6. One of the stolen mobile phones was recovered

from the possession of accused No.4. It is MO6. MOs 1 to 4

ornaments were recovered from the possession of PW3 who

is a jeweler. All those articles were identified by PWs 1 and 2

as the stolen ones. On the very next morning PW1 went to

the police station and gave Ext.P1 FI statement. The

descriptions of the ornaments and also about the thieves

were given in Ext.P1, based on which PW10 registered Crime

No.715 of 2009. From Ext.P5 scene mahazar, the lie of the

house and forcible opening of the kitchen door are able to be

understood. From the said evidence and circumstances, the

oral testimonies of PWs 1 and 2 regarding the stealing of

gold ornaments, mobile phones and cash get sufficient

corroboration and hence the same can be believed. The

question remains is as to who committed the theft.

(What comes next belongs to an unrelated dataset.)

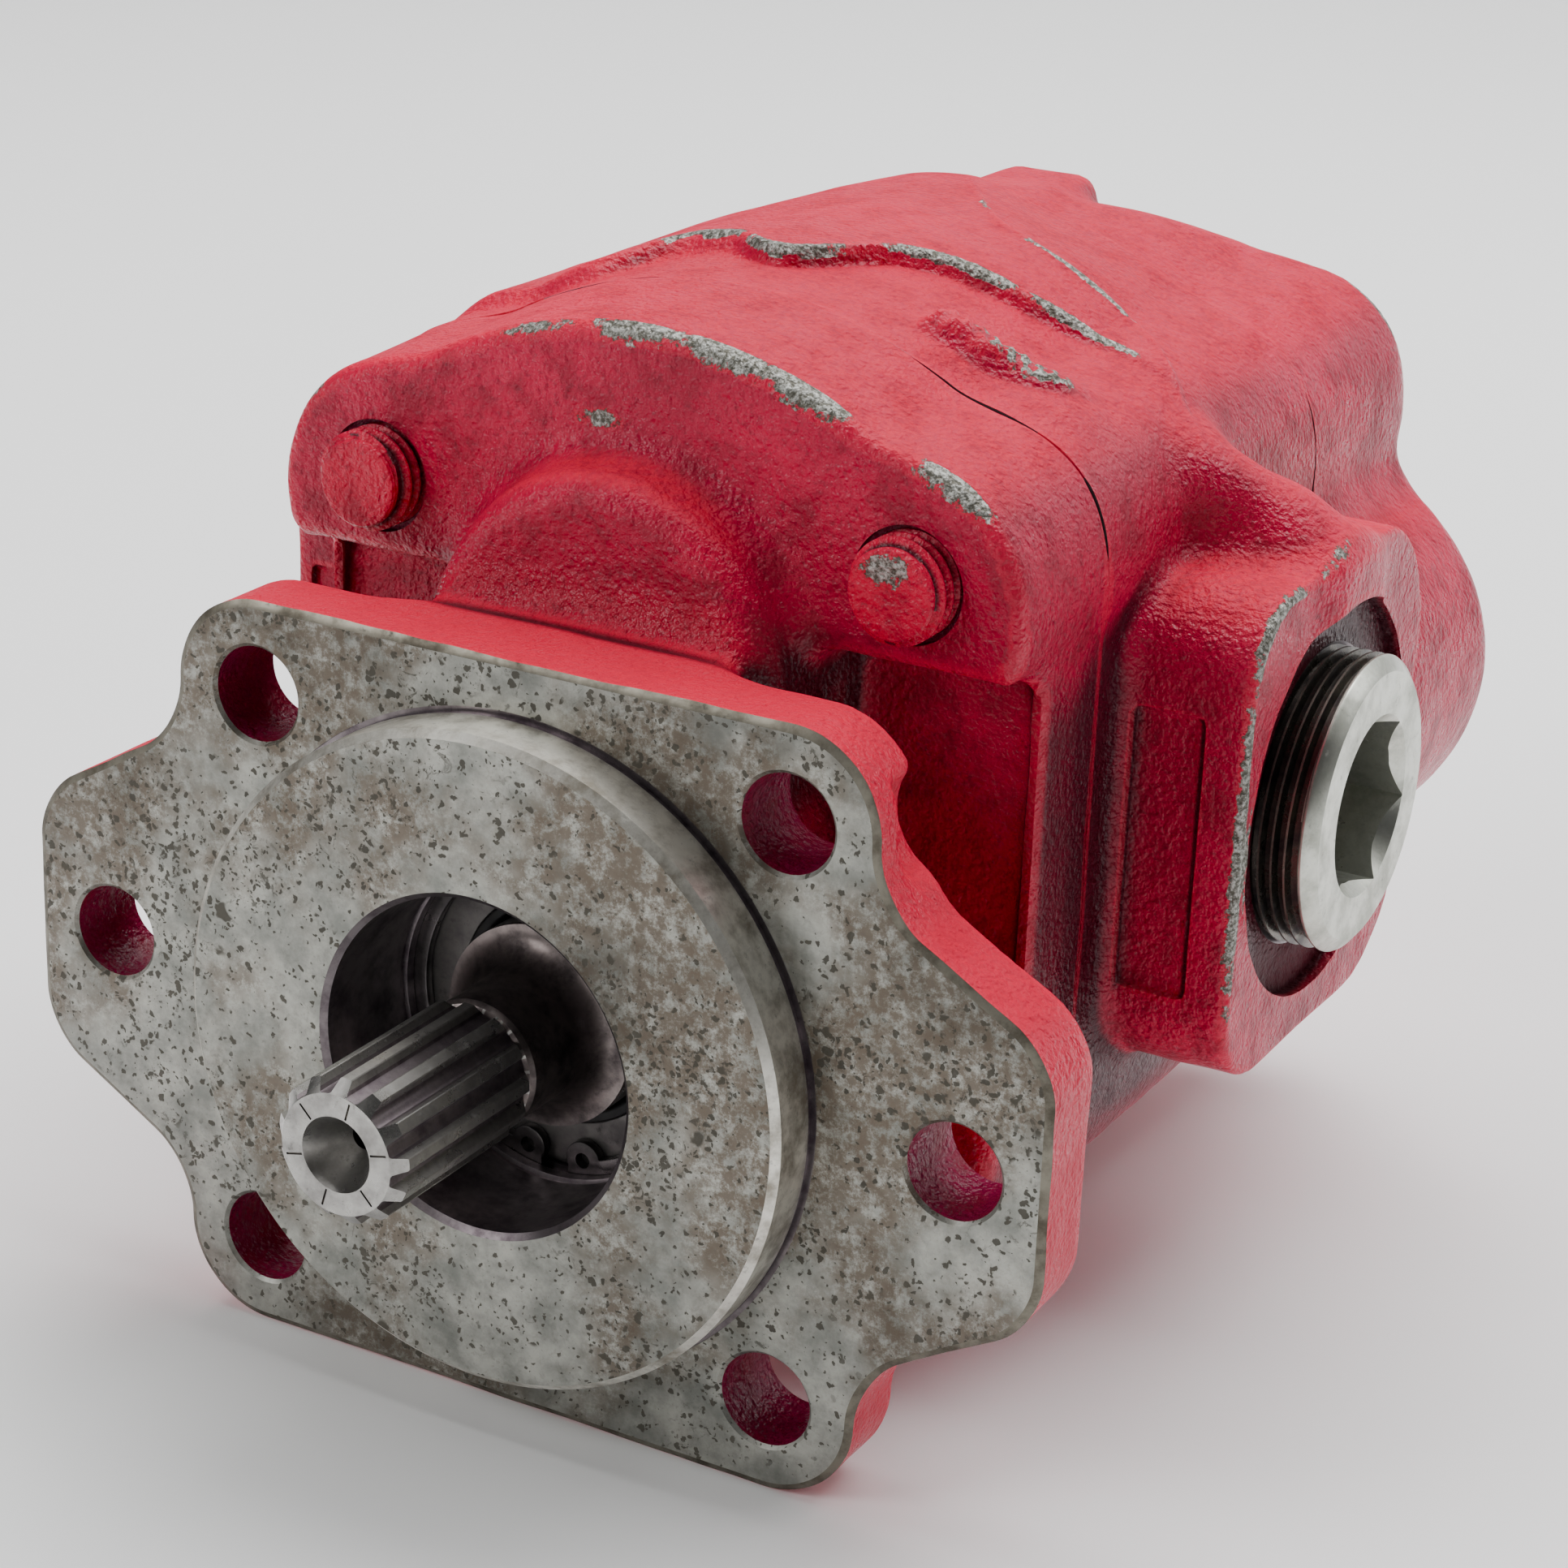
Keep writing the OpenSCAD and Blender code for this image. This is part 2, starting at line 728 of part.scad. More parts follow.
// Rubber ring in the neck behind the plug thread.
module plug_seal() {
    color("black") translate([plug_face_x - plug_len, port_y, mid_z]) rotate([0, 90, 0])
        rotate_extrude() translate([plug_r - plug_neck + plug_ring_r, plug_ring_r + ring_play])
            circle(r = plug_ring_r, $fn = 32);
}

front_cover();
gear_housing();
rear_cover();
drive_gear_shaft();
driven_gear_shaft();
front_drive_bushing();
front_driven_bushing();
rear_drive_bushing();
rear_driven_bushing();
front_thrust_plate();
rear_thrust_plate();
front_plate_seal();
rear_plate_seal();
front_body_seal();
rear_body_seal();
shaft_seal_case();
shaft_seal_lip();
seal_garter_spring();
retaining_ring();
front_dowel_pins();
rear_dowel_pins();
tie_bolts();
bolt_washers();
port_plug();
plug_seal();
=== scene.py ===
"""Looks of the hydraulic gear pump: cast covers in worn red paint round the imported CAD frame.

Modelling is done in millimetres in the row frame and scaled to metres when a mesh is made.
Castings are distance fields turned into meshes, and cutters then machine their bare faces.
"""

import math

import bmesh
import bpy
import numpy as np
from mathutils import Matrix, Vector


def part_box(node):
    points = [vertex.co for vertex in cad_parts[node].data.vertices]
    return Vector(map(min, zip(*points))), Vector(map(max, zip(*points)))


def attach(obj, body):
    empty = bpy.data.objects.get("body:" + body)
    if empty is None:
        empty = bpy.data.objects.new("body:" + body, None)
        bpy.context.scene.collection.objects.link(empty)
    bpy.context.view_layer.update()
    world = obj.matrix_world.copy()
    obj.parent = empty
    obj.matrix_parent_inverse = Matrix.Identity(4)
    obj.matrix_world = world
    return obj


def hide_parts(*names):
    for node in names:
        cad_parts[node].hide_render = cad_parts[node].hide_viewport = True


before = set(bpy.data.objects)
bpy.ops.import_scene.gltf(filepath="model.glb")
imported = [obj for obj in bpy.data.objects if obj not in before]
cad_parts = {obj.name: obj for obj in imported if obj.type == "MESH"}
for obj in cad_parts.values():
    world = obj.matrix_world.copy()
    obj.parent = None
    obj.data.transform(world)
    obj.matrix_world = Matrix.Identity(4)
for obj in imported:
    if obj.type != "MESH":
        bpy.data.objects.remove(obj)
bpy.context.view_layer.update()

# ------------------------------------------------------------------ sizes, in millimetres

MM = 0.001


def span(node):
    """Lowest and highest corner of a CAD node in millimetres."""
    low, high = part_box(node)
    return low / MM, high / MM


cover_low, cover_high = span("front_cover")
housing_high = span("gear_housing")[1]
rear_low, rear_high = span("rear_cover")
shaft_low, shaft_high = span("drive_gear_shaft")
bush_low = span("front_drive_bushing")[0]
bolt_low, bolt_high = span("tie_bolts")
seal_low, seal_high = span("shaft_seal_case")
ring_low, ring_high = span("retaining_ring")
plug_low, plug_high = span("port_plug")

CENTRE = 50.8
MID_Z = CENTRE / 2
FLANGE_T = 14.0
FLANGE_SIDE = 59.3
FLANGE_CORNER = 14.4
FLANGE_X = cover_high.x
FLANGE_Z = -cover_low.z
PILOT_R = 50.8
PILOT_H = -cover_low.y
COVER_Y = 31.6
SEAM1 = cover_high.y
SEAM2 = rear_low.y
REAR_Y = rear_high.y
HALF_W = 63.7
ARCH_R = 77.0
EAR_R = 18.3
TIE = 45.4
DRAFT = 1.7
COLLAR_R = 44.0
DOME_R = 30.0
DOME_Y = 21.2
WAIST_HALF_Z = 32.3
HUB_R = 27.0
LOBE_X = 50.3
LOBE_R = 34.4
CHAMBER_R = 29.7
BOSS_HALF_Z = 39.1
BOSS_Y = (63.2, 66.4)
PORT_X = housing_high.x
PORT_Y = 101.6
PORT_SPOT_R = 32.0
PORT_SPOT_DEPTH = 2.6
PORT_R = 23.65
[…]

7. Accused No.4 was arrested by PW9 the

investigating officer on 04.12.2009. Accused Nos.1 to 3 were

arrested by PW9 on 16.02.2010. It is the version of PW9

that on the basis of the statement of accused No.4, MO6

mobile phone was recovered from his house. Ext.P6 is the

mahazar for the same. The further version of PW9 is that

based on the statement of the 1st accused, MO1 series

bangles were recovered from the possession of PW3, based

on the statement of the 2nd accused, MOs 2 and 3 rings were

recovered from the possession of PW3 and MO4 series rings

were recovered from the possession of PW3 based on the

statement of accused No.3. Exts.P2, P3 and P4 are the

respective mahazars. Ext.P2(a), P3(a) and P4(a) are

respectively the statements of those accused. The said

version of PW9 was not supported by PW3. PW3 deposed

that police threatened him that unless he produced the gold

ornaments, he would be implicated in the case, and

therefore he purchased, through his friend, gold ornaments

and gave to police. Therefore the evidence of PW4 is not

available to the aid of the prosecution to prove the recovery.

8. PW3 had filed CMP No.9060 of 2010 claiming

custody of the gold ornaments seized from his possession.

The said petition was dismissed by the trial court holding

that he did not establish his right over the said articles.

When the statement of accused Nos.1 to 3 helped PW9 to

reach at PW3 and effect recovery of MOs 1 to 4, his resiling

from his statement before the police makes him an

untrustworthy witness. When PWs 1 and 2 identified MOs 1

to 4 as their stolen articles, the evidence tendered by PW9

regarding the recovery of those articles which gets support

from the respective mahazars stands reliable. After

appreciating the said evidence together with the attending

circumstances, the trial court as well as the appellate court

reached the concurrent finding that accused Nos.1 to 3 were

guilty of the offences of house trespassing by night and

robbery. Sustaining of injury by PW1 in the coarse of forcible

removal of her ornaments as also the threat to PWs 1 and 2

by the accused were deposed by these witnesses. I find no

reason to disbelieve that version. In the circumstances, I

find no reason to unsettle the concurrent findings by the

courts below.

9. The power of revision under Section 401 of the

Code is not wide and exhaustive. The High Court in the

exercise of the powers of revision cannot re-appreciate

evidence to come to a different conclusion, but its

consideration of the evidence is confined to find out the

legality, regularity and propriety of the order impugned

before it. When the findings rendered by the courts below

are well supported by evidence on record and cannot be said

to be perverse in any way, the High Court is not expected to

interfere with the concurrent findings by the courts below

while exercising revisional jurisdiction. [See: State of

Kerala v. Puttumana Illath Jathavedan Namboodiri

(1999) 2 SCC 452; Sanjaysinh Ramrao Chavan v.

Dattatray Gulabrao Phalke (2015) 3 SCC 123; Kishan

Rao v. Shankargouda (2018) 8 SCC 165]. Viewed in the

light of the proposition of law laid down in the aforesaid

decisions, the findings of the courts below leading to the

conviction of the petitioner cannot be said to be perverse,

irregular or improper. Hence, the said concurrent findings of

the courts below are not liable to be interfered with by this

Court, in exercise of the powers of revision under Section

401 of the Code.

Accordingly, this revision petition is dismissed.